Analyzing alternative phenotypes as a complementary approach to studying clinically defined AUD, and psychiatric disorders in general, has generated considerable interest in recent years (
44). Collectively, our work demonstrates how AUDIT can inexpensively facilitate such efforts. Here, we have shown that, after correcting for some potential biases, item- or symptom-level analyses can help unpack the genetic etiology of AUD by breaking down genetic influences into specific and shared components; notably, this is possible only because we can contrast our results against gold-standard, clinically ascertained AUD GWAS data sets. While composite scores have shown some utility in previous genetic association studies, such studies often rely on strong assumptions that the scale is unidimensional and that each item is equally informative of the construct being measured.
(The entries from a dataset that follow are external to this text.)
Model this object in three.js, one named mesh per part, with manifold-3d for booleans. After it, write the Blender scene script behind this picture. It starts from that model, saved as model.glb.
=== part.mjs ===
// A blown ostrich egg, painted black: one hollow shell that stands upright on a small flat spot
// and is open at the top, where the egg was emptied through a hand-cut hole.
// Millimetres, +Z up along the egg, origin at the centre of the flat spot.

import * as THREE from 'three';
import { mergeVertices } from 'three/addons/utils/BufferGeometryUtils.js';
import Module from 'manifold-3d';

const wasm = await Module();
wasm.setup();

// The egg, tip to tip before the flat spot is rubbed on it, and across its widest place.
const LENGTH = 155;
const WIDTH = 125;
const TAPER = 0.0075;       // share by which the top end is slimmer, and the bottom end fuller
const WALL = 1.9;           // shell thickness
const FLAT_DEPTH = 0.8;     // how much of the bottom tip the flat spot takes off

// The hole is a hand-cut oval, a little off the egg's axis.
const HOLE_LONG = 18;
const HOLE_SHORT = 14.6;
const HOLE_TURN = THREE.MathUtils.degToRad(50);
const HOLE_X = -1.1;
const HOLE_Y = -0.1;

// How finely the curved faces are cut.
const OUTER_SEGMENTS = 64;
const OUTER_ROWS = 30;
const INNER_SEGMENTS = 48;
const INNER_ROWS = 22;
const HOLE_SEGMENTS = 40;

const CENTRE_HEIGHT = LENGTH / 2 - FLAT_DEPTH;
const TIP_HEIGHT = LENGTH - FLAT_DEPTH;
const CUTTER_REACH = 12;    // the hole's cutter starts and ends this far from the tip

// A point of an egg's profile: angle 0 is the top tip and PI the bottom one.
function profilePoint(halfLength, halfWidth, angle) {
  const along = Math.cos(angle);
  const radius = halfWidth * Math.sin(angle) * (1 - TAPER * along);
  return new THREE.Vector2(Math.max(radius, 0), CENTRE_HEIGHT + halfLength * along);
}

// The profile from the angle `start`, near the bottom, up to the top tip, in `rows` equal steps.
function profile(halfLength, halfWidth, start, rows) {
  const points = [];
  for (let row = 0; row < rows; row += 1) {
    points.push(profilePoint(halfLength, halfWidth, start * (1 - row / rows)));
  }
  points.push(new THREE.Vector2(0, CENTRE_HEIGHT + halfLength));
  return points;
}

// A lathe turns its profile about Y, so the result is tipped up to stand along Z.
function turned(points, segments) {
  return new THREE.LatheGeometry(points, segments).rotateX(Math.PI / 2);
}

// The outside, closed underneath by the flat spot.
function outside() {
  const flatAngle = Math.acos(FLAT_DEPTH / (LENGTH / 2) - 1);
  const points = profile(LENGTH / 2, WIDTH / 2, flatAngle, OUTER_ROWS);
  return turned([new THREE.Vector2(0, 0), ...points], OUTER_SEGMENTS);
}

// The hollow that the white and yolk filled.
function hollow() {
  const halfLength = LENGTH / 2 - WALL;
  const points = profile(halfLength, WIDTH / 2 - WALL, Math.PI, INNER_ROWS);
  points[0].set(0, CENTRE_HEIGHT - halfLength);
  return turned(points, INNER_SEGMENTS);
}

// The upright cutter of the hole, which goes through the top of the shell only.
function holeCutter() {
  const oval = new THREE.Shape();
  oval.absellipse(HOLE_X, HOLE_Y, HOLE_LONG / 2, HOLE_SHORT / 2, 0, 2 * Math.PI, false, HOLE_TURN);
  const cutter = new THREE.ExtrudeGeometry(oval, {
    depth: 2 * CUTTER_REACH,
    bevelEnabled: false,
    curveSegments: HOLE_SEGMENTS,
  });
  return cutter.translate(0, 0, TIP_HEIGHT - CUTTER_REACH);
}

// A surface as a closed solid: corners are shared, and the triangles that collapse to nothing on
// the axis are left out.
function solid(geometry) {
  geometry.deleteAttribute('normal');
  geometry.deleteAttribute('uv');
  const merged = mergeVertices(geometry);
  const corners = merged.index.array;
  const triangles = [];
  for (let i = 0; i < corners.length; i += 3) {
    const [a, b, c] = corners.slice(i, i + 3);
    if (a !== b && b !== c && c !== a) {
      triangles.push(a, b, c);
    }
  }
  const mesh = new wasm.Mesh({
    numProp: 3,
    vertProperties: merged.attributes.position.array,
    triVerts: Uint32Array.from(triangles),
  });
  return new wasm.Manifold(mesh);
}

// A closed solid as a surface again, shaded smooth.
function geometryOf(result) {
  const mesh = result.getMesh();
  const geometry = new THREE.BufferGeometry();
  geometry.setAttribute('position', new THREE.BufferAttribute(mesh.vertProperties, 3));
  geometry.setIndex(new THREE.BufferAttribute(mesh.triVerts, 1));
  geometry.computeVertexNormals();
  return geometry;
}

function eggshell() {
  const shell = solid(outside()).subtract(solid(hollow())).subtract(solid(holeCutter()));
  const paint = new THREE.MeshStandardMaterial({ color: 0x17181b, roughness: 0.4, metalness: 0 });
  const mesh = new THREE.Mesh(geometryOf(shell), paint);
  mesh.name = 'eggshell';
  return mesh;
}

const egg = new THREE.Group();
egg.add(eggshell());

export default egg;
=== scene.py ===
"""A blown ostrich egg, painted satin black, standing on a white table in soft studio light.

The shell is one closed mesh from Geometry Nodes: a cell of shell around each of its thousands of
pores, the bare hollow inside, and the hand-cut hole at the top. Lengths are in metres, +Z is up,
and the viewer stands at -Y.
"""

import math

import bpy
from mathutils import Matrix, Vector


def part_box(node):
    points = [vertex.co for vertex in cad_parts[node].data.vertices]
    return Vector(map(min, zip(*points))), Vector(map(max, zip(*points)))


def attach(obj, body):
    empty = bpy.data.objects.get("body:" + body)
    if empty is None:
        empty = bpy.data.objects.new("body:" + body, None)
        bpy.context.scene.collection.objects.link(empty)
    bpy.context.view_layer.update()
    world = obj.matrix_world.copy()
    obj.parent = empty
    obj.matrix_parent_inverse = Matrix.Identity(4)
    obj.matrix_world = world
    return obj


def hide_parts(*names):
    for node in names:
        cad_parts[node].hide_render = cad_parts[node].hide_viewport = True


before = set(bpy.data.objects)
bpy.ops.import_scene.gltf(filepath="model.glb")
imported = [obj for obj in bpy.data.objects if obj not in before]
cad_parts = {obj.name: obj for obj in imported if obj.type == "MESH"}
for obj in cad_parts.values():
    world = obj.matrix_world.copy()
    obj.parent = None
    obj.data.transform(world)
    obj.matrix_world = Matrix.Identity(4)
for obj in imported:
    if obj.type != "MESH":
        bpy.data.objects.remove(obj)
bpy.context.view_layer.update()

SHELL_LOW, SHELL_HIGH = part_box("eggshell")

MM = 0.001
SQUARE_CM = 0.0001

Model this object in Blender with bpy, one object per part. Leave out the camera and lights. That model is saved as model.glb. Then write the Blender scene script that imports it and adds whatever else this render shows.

In this study, we have shown that the latter assumption is false for AUDIT. In particular, a large proportion of the genetic variance of item 1 appears to be uninformative about a broader consumption construct, as it is related to socially stratified differences in behavior rather than the alcohol phenotypes of clinical interest. Moreover, although we found a notable degree of unidimensionality among the AUDIT items, our results demonstrate that the consumption and problems factors remain distinct in their associations with health.